The way that it works right now, if there's a merger that's happening, the Department of Justice or the Federal Trade Commission has to challenge these mergers and then they have to go to court and say, "Hey, this harms competition," and if they can't prove it, the merger can go through. This bill would flip it the other way around, where these companies now if they want to buy a company, have to go to court and say, "No, the reason why this doesn't hurt competition is X, Y, & Z," and that's a much bigger hurdle for them than it would be for the DOJ to go and prove otherwise.
Melissa: It's like voter preclearance. The voting rules change preclearance that the dive in the Supreme Court under Shelby v. Holder, it puts the burden of proof on those who are making that change.
Alfred Ng: Yes, exactly. The thing is, with the Department of Justice, and the Federal Trade Commission, when it comes to regulating the tech companies is that their resources are very slim. This is a complaint that I've heard many times from the FTC that they don't have the same amount of resources to go after big tech that organizations and the European Union might have.
That's also why the Merger Filing Fee Modernization Act is very important. Along with changing the fees that are associated with mergers, it also gives a lot more funding to the Department of Justice and the FTC. This bill really takes a look at the fees that are associated with mergers and acquisitions that haven't been updated in more than a decade.
Melissa: I want to do one more beat here on the FTC and on this asymmetry of resources, because there's a new FTC chair in our new administration and boy, some dollars have been spent going after her already. Can you say a few words about that?
Alfred Ng: Yes. The new FTC Chair is Lina Khan, who is a very vocal antitrust figure. She is now the Head of the FTC, but before that, she was also a big part in this report against these major tech companies. Yes, these companies have really been coming out to get her away from all of this. Amazon and Facebook have both asked that she be taken off of any of the FTC's antitrust measures saying that she can't be trusted to be unbiased on this topic, because she was so vocal about antitrust in the past.

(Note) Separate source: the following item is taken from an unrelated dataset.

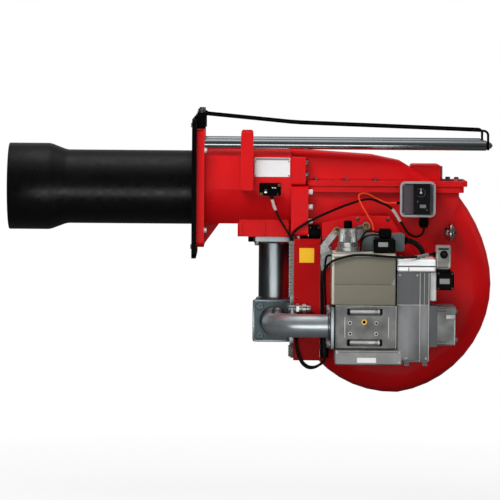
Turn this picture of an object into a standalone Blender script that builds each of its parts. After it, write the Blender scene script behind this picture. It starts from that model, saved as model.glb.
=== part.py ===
"""Industrial gas burner with a scroll fan, a servo driven air damper and a multi-valve gas train.

The burner hangs on two slide bars, so that its whole body draws back from the boiler and takes the
combustion head out of the blast tube.  All sizes are in metres.  X runs along the blast tube, away
from the boiler, Y across the burner and Z up.  The origin is on the tube's axis, at the face of the
mounting plate that bolts to the boiler.
"""
import math

import bmesh
import bpy
from mathutils import Vector

# Clearances that all pieces share
SEAT = 0.0003
RUNNING = 0.0007
OVERRUN = 0.012
MERGE = 0.00001

# Mounting plate
PLATE_THICK = 0.011
PLATE_HALF_WIDTH = 0.150
PLATE_HEIGHT = 0.336
PLATE_ABOVE_BARS = 0.059
PLATE_CORNER = 0.014
STUD_HOLE_RADIUS = 0.007
STUD_SPREAD = 0.128
STUD_LIFT = 0.062

# Blast tube
TUBE_RADIUS = 0.0900
TUBE_WALL = 0.0055
TUBE_LENGTH = 0.308
CONE_LENGTH = 0.039
HEAD_RADIUS = 0.1055
HEAD_LENGTH = 0.101
LIP_HEIGHT = 0.004
LIP_THICK = 0.005

# Slide bars and the rods that hold up their ends
BAR_RADIUS = 0.0125
BAR_LENGTH = 0.7105
BAR_SPREAD = 0.110
BAR_LIFT = 0.110
BAR_CHAMFER = 0.002
BRACKET_LENGTH = 0.0215
BRACKET_HALF_WIDTH = 0.012
BRACKET_DROP = 0.0235
BRACKET_HEIGHT = 0.0315
ROD_RADIUS = 0.0035
ROD_KINK_RUN = 0.216
ROD_KINK_DROP = 0.0202
EYE_THICK = 0.008
EYE_HALF_WIDTH = 0.010
EYE_LENGTH = 0.024
EYE_BOLT_RADIUS = 0.004
EYE_BOLT_HEAD_RADIUS = 0.0075
EYE_BOLT_HEAD_HEIGHT = 0.0085
STRAP_THICK = 0.0065
STRAP_HALF_WIDTH = 0.011
STRAP_ABOVE_BAR = 0.039
STRAP_BELOW_BAR = 0.012

# Head housing: front flange, neck, slide lugs and gas inlet boss
FLANGE_THICK = 0.0187
FLANGE_HALF_WIDTH = 0.134
FLANGE_TOP = 0.143
FLANGE_BOTTOM = 0.140
FLANGE_CORNER = 0.015
NECK_LENGTH = 0.210
NECK_HALF_WIDTH = 0.101
NECK_TOP = 0.097
NECK_BOTTOM = 0.086
NECK_SHOULDER = 0.077
NECK_WALL = 0.005
LUG_OFFSET = 0.088
LUG_LENGTH = 0.030
LUG_TOP = 0.1385
LUG_BOTTOM = 0.002
LUG_REACH = 0.020
LUG_CHAMFER = 0.004
BOSS_HALF_WIDTH = 0.062
BOSS_DROP = 0.031
BOSS_FRONT = 0.081
BOSS_RIB_THICK = 0.005
BOSS_RIB_REACH = 0.005
GUSSET_RUN = 0.041
GUSSET_THICK = 0.012
GUSSET_DEPTH = 0.052
GAS_BORE_RADIUS = 0.033
SENSOR_PAD_HALF_LENGTH = 0.029
SENSOR_PAD_HALF_HEIGHT = 0.0175
SENSOR_OFFSET = 0.159
SENSOR_HALF_LENGTH = 0.026
SENSOR_HALF_HEIGHT = 0.0155
SENSOR_BASE_THICK = 0.003
SENSOR_BODY_REACH = 0.018
SENSOR_BODY_INSET = 0.007

# Fan housing: a scroll that grows from its tongue to its full radius, then to the outlet duct
FAN_X = 0.460
FAN_Z = -0.231
SCROLL_HALF_DEPTH = 0.070
SCROLL_WALL = 0.005
SCROLL_TONGUE_RADIUS = 0.193
SCROLL_FULL_RADIUS = 0.270
SCROLL_EXIT_RADIUS = 0.287
SCROLL_ROUND = 0.045
JOINT_THICK = 0.0417
JOINT_HALF_WIDTH = 0.112
JOINT_BOTTOM = 0.114
JOINT_CORNER = 0.012
DUCT_FLOOR = 0.096
SPLIT_Z = 0.0087
SPLIT_STEP_THICK = 0.0147
SPLIT_STEP_INSET = 0.004
SPLIT_STEP_LENGTH = 0.385
LEDGE_OFFSET = 0.034
LEDGE_CORNER = 0.012
EYE_HOLE_RADIUS = 0.100
IMPELLER_HOLE_RADIUS = 0.160

# Top cover of the duct, with its rear box
LEDGE_THICK = 0.013
LEDGE_HALF_WIDTH = 0.090
LEDGE_LENGTH = 0.393
COVER_HALF_DEPTH = 0.076
COVER_WALL = 0.004
COVER_ROUND = 0.018
COVER_TOP = 0.096
COVER_CREST_RUN = 0.197
COVER_CREST_DROP = 0.013
COVER_BEND_RUN = 0.266
COVER_BEND_DROP = 0.027
COVER_TAIL_RUN = 0.355
UPPER_JOINT_THICK = 0.0347
UPPER_JOINT_HALF_WIDTH = 0.105
UPPER_JOINT_TOP = 0.079
REAR_BOX_RUN = 0.292
REAR_BOX_LENGTH = 0.072
REAR_BOX_HALF_DEPTH = 0.060
REAR_BOX_TOP = 0.061
REAR_BOX_ROUND = 0.006
HOOK_THICK = 0.0035
HOOK_HALF_WIDTH = 0.015
HOOK_Y = -0.040
HOOK_FOOT_LENGTH = 0.032
HOOK_BOLT_RADIUS = 0.0065
HOOK_BOLT_HEIGHT = 0.006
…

Melissa: Now, there are two more bills that go after big data. How do they do that?
Alfred Ng: There's the American Choice and Innovation Online Act, which prevents big companies like Amazon from using the data it gets from third parties, that are using its platform for their own market research purposes. For example, Amazon has been accused many times of taking the data that it gets as a marketplace and using that data as a products company. For example, let's say a camera bag is doing really. well on Amazon. Amazon can see this. They see that it's surging to the top of sales. They see that it's in very high demand and now-- They get that data as a platform and they can turn around and say, "Well, we're also making this camera bag now." Then all of a sudden, they can also use their own power to put their own camera bag above this one that was doing really well organically, because they own the marketplace as well.
That's also what the American Choice and Innovation Online Act does. Where not only can you not use your advantage as a data platform to figure out what's going to sell, you also can't give preference to your own products on your own marketplace.
Melissa: Now, one last bill, and it has to do with court shopping. What is court shopping and how does the bill make it harder?
Alfred: Court shopping is basically whenever a company says, "Hey, we don't want this trial in this state. Can we do it in another state because it would be a lot more convenient for us?" You can actually see a real example of that with Google's case against Texas and a group of other states in a antitrust case. It was based in Texas, or it started in Texas and Google, for months had been arguing, "No, we should move this to California. We have more people in California. There's other antitrust cases against us in California. It would be a lot more convenient for everyone if it were in California."
Now, the reason why this hurts antitrust cases is because it delays them, it raises the cost, and it can also move a trial away to a state that favors the tech companies more. In federal antitrust cases by agencies, like the FTC or the Justice Department, they actually can't do that. Wherever it's filed, that's where it's supposed to stay, but State Attorney Generals don't enjoy the same privilege. The State Antitrust Enforcement Venue Act basically tries to give them the same rights that the FTC and the Justice Department have, where the trial can't be moved and they can't even ask for it to be moved.
Melissa: Alfred Ng is a reporter with The Markup. Thank you so much for joining us this morning.
Alfred: Thanks for having me.
Melissa: Just to note, The Markup is a nonprofit website and I serve on its board in a volunteer capacity.